* _Work to be completed_: Repeat exactly what appears from the opening line of the listing to the line with "lathe(bm, place, levels, WASHER_SIDES, lambda", inclusive.

* _Collected material_:
::::::

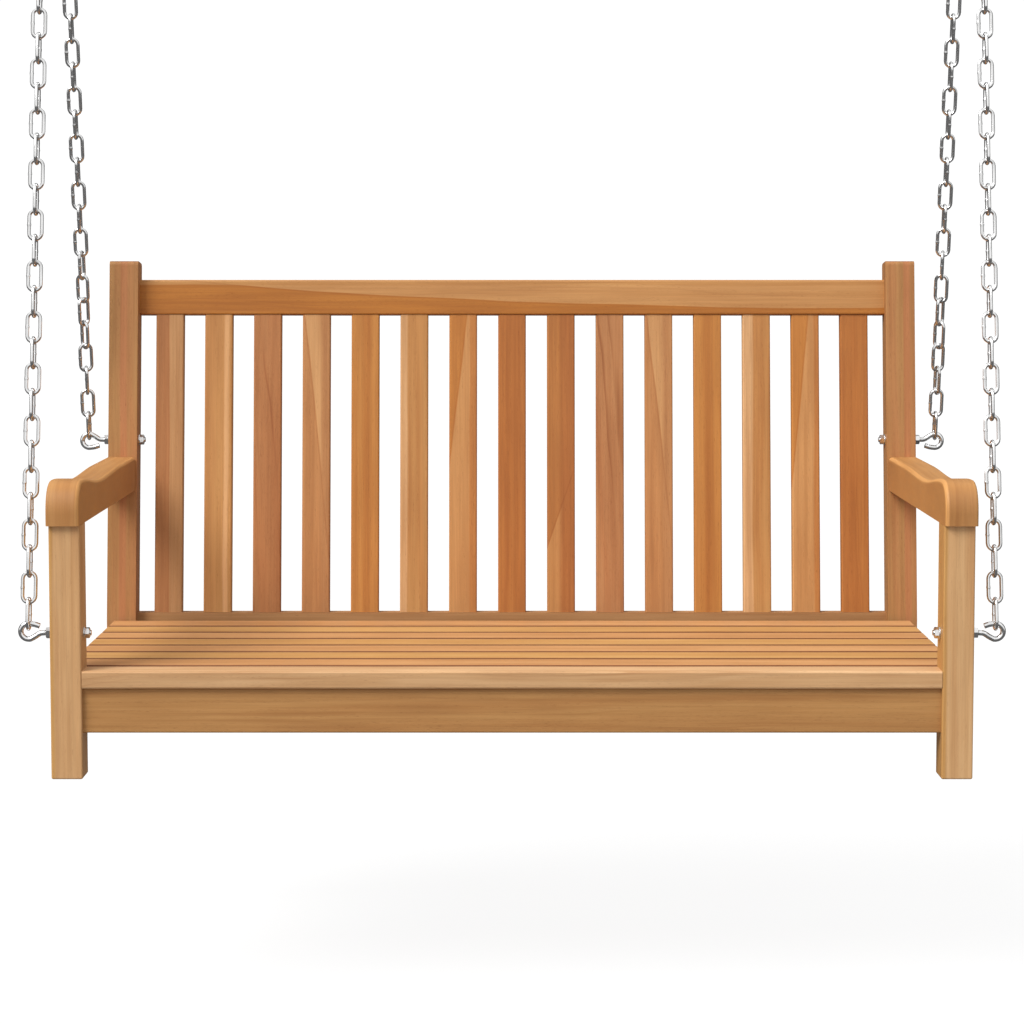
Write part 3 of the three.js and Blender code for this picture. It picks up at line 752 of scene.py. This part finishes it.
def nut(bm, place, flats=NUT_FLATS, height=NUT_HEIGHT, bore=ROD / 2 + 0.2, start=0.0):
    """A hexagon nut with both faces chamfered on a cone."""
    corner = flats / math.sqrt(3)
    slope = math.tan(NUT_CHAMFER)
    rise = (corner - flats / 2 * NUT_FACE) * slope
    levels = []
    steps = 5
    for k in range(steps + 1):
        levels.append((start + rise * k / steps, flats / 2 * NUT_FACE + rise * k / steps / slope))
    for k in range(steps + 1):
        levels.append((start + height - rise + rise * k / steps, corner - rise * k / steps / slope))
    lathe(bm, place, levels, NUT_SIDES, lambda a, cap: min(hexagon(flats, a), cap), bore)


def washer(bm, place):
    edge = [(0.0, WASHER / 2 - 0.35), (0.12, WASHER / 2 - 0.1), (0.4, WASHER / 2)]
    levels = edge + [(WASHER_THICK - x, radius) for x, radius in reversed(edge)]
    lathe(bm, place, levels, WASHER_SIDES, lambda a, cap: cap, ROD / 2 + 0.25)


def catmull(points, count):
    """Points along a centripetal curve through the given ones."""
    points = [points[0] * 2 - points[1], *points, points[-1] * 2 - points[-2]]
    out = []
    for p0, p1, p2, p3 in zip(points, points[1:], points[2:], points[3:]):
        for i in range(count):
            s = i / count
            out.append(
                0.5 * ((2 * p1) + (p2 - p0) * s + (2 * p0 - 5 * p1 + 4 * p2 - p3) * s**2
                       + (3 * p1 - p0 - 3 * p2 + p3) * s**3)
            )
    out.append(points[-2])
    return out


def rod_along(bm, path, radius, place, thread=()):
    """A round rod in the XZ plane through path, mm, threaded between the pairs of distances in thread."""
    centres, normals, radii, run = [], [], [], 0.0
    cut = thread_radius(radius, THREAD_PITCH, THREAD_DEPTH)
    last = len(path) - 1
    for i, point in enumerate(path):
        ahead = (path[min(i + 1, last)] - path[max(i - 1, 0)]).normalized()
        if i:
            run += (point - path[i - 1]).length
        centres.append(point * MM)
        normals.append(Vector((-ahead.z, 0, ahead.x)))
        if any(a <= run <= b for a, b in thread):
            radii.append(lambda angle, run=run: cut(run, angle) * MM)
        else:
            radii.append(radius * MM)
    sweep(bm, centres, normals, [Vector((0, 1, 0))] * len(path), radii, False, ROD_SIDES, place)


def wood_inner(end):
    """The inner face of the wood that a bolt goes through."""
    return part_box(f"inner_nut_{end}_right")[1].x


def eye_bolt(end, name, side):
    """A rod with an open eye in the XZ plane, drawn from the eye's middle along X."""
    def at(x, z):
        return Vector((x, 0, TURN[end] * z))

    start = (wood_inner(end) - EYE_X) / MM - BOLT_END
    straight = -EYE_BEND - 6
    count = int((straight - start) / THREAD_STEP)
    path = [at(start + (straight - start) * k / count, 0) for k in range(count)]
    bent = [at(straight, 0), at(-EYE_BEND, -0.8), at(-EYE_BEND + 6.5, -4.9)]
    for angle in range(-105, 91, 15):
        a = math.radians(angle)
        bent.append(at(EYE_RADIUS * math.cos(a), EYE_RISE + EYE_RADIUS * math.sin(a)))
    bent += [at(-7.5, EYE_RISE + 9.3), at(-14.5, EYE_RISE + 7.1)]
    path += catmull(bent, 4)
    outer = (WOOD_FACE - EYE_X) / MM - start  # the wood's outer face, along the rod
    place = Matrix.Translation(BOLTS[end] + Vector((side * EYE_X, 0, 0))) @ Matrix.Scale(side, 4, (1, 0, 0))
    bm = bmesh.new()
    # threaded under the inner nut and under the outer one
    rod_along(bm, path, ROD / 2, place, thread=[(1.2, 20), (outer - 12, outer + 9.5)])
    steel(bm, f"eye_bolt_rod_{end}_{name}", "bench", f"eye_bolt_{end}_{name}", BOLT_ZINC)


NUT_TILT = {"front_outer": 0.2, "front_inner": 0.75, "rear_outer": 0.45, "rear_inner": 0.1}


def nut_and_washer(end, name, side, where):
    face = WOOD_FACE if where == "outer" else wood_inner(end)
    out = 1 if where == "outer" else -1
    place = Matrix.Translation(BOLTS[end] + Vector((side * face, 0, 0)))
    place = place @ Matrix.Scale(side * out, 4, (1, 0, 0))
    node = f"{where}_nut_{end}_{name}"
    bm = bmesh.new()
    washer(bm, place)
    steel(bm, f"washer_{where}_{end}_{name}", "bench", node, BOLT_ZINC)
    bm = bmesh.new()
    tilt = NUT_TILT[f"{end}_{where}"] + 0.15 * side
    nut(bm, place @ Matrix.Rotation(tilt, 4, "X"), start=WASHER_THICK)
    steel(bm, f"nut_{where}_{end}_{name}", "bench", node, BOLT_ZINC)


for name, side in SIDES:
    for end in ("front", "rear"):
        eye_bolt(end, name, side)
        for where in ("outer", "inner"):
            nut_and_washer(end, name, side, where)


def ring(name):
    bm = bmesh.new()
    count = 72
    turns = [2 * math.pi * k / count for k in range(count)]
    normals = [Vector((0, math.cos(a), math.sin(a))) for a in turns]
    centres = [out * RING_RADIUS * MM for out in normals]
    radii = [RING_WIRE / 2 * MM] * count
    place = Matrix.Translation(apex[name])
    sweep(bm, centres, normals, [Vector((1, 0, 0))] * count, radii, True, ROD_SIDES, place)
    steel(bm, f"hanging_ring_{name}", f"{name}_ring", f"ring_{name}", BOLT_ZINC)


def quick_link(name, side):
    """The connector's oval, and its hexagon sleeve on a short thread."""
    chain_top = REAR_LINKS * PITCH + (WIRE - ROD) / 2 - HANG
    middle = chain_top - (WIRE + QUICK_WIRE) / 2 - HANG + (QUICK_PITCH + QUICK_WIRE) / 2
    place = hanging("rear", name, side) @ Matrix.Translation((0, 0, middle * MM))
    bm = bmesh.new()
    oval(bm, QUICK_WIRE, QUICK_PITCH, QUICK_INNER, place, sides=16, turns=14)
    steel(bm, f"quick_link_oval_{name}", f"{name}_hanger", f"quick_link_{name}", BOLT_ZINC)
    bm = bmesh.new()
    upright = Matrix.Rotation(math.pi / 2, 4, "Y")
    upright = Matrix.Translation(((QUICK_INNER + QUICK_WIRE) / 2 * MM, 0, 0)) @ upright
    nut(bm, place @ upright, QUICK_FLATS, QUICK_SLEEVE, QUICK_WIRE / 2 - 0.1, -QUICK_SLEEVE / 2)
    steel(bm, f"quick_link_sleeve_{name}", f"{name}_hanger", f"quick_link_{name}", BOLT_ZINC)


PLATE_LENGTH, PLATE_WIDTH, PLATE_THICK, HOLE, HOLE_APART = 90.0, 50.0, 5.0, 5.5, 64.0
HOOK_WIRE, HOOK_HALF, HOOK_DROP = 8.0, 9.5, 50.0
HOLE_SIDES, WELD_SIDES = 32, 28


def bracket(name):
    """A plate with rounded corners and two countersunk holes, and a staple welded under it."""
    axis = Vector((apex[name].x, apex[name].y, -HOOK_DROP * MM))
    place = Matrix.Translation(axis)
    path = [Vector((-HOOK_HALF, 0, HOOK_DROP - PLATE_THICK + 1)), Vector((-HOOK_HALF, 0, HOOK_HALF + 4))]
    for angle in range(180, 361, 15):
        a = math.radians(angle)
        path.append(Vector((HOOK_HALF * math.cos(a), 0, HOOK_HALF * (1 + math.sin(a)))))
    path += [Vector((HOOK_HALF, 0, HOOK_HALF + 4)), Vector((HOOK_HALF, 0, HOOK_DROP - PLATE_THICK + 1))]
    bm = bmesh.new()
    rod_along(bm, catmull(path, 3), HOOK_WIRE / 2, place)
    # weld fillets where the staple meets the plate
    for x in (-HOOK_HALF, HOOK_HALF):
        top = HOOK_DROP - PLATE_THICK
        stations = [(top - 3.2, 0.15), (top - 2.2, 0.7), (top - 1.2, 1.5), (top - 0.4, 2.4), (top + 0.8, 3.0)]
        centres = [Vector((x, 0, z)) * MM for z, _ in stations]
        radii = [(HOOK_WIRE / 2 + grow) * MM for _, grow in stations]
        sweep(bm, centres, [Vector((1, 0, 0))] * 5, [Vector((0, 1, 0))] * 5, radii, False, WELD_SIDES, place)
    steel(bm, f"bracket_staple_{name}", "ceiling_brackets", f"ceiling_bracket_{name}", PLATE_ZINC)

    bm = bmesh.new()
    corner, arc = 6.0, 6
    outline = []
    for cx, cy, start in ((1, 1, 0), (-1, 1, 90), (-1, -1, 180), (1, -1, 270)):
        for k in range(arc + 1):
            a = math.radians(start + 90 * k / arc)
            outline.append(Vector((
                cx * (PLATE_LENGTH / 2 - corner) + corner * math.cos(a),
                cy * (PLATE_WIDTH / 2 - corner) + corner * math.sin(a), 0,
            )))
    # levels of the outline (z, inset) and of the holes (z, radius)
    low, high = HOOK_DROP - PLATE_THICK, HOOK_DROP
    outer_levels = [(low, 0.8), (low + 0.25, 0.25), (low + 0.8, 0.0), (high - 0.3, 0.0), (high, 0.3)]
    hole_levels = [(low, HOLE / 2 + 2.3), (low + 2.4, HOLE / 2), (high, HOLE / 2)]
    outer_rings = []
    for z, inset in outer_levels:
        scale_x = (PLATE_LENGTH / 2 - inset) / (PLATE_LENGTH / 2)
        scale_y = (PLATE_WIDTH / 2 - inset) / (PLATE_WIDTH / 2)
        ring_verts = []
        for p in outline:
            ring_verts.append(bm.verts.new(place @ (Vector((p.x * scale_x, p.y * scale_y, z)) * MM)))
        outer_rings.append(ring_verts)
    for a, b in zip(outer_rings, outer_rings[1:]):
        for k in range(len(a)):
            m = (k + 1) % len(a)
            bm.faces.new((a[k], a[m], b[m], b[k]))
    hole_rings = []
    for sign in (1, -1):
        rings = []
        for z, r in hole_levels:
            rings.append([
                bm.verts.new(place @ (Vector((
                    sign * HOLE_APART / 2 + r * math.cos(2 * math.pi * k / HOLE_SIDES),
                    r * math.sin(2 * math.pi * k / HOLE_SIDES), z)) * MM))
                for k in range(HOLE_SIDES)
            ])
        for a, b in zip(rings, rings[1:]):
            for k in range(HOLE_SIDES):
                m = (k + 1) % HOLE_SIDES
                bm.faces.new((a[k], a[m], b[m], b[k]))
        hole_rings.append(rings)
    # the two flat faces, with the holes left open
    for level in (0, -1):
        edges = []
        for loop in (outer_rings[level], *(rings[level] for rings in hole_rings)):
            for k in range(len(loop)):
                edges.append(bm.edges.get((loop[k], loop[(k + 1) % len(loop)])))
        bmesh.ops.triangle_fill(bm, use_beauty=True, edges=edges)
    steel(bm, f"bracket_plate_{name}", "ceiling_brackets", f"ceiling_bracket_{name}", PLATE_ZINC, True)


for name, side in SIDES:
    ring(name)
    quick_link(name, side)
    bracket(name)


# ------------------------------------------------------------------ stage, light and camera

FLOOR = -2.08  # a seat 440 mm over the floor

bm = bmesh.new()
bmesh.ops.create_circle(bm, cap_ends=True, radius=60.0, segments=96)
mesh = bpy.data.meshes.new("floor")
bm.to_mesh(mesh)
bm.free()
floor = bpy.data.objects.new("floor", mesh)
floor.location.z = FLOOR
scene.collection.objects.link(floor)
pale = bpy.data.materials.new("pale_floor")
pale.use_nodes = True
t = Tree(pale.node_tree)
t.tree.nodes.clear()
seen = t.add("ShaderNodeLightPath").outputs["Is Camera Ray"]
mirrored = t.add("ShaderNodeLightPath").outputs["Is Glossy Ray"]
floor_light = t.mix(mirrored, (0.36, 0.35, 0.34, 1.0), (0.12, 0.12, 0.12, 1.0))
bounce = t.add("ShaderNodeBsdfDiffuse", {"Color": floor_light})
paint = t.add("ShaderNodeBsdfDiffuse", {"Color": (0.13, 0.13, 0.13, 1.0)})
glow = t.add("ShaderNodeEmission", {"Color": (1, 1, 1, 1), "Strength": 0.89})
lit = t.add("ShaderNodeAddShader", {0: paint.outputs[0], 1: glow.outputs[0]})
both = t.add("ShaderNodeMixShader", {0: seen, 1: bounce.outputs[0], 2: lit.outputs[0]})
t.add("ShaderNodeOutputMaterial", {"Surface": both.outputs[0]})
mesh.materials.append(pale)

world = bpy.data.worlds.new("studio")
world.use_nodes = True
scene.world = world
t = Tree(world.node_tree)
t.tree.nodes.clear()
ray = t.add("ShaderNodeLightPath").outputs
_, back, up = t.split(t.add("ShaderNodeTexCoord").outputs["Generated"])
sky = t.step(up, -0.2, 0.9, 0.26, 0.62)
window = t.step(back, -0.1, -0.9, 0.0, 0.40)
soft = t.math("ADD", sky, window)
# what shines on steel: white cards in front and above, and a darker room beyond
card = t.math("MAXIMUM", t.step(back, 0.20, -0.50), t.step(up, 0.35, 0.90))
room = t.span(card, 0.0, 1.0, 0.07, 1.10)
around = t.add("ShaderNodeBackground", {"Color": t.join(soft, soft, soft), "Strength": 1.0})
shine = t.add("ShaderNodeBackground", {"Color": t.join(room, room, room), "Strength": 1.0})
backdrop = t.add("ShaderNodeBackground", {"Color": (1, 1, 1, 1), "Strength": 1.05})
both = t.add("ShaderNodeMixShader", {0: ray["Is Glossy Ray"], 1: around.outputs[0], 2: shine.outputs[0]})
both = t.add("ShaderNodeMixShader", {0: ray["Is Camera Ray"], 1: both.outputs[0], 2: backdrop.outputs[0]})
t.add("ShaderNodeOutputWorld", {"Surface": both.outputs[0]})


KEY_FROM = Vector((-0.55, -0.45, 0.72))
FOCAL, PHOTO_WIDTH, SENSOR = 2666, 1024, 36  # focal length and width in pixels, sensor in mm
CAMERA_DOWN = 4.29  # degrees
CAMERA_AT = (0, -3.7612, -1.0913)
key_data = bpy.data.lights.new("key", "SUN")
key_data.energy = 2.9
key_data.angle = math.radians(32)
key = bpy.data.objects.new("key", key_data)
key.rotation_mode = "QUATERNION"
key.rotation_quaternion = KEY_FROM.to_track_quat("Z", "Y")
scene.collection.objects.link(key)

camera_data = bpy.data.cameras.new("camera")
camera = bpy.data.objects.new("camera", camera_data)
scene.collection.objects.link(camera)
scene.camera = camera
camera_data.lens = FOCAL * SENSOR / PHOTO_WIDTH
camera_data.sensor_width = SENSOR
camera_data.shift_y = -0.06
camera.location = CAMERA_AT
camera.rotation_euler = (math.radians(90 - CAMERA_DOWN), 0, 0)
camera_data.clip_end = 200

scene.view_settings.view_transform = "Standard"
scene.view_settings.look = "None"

::::::

* _Reply_:
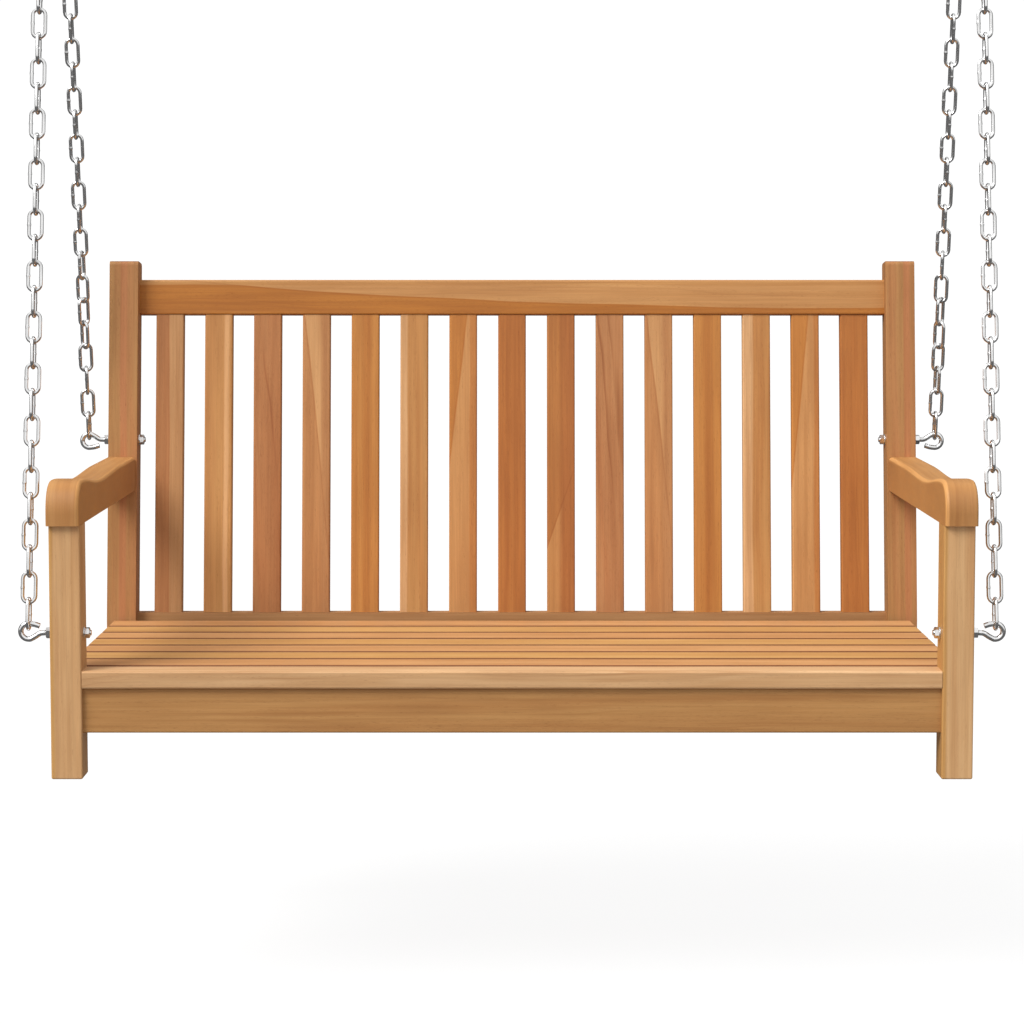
Write part 3 of the three.js and Blender code for this picture. It picks up at line 752 of scene.py. This part finishes it.
def nut(bm, place, flats=NUT_FLATS, height=NUT_HEIGHT, bore=ROD / 2 + 0.2, start=0.0):
    """A hexagon nut with both faces chamfered on a cone."""
    corner = flats / math.sqrt(3)
    slope = math.tan(NUT_CHAMFER)
    rise = (corner - flats / 2 * NUT_FACE) * slope
    levels = []
    steps = 5
    for k in range(steps + 1):
        levels.append((start + rise * k / steps, flats / 2 * NUT_FACE + rise * k / steps / slope))
    for k in range(steps + 1):
        levels.append((start + height - rise + rise * k / steps, corner - rise * k / steps / slope))
    lathe(bm, place, levels, NUT_SIDES, lambda a, cap: min(hexagon(flats, a), cap), bore)


def washer(bm, place):
    edge = [(0.0, WASHER / 2 - 0.35), (0.12, WASHER / 2 - 0.1), (0.4, WASHER / 2)]
    levels = edge + [(WASHER_THICK - x, radius) for x, radius in reversed(edge)]
    lathe(bm, place, levels, WASHER_SIDES, lambda a, cap: cap, ROD / 2 + 0.25)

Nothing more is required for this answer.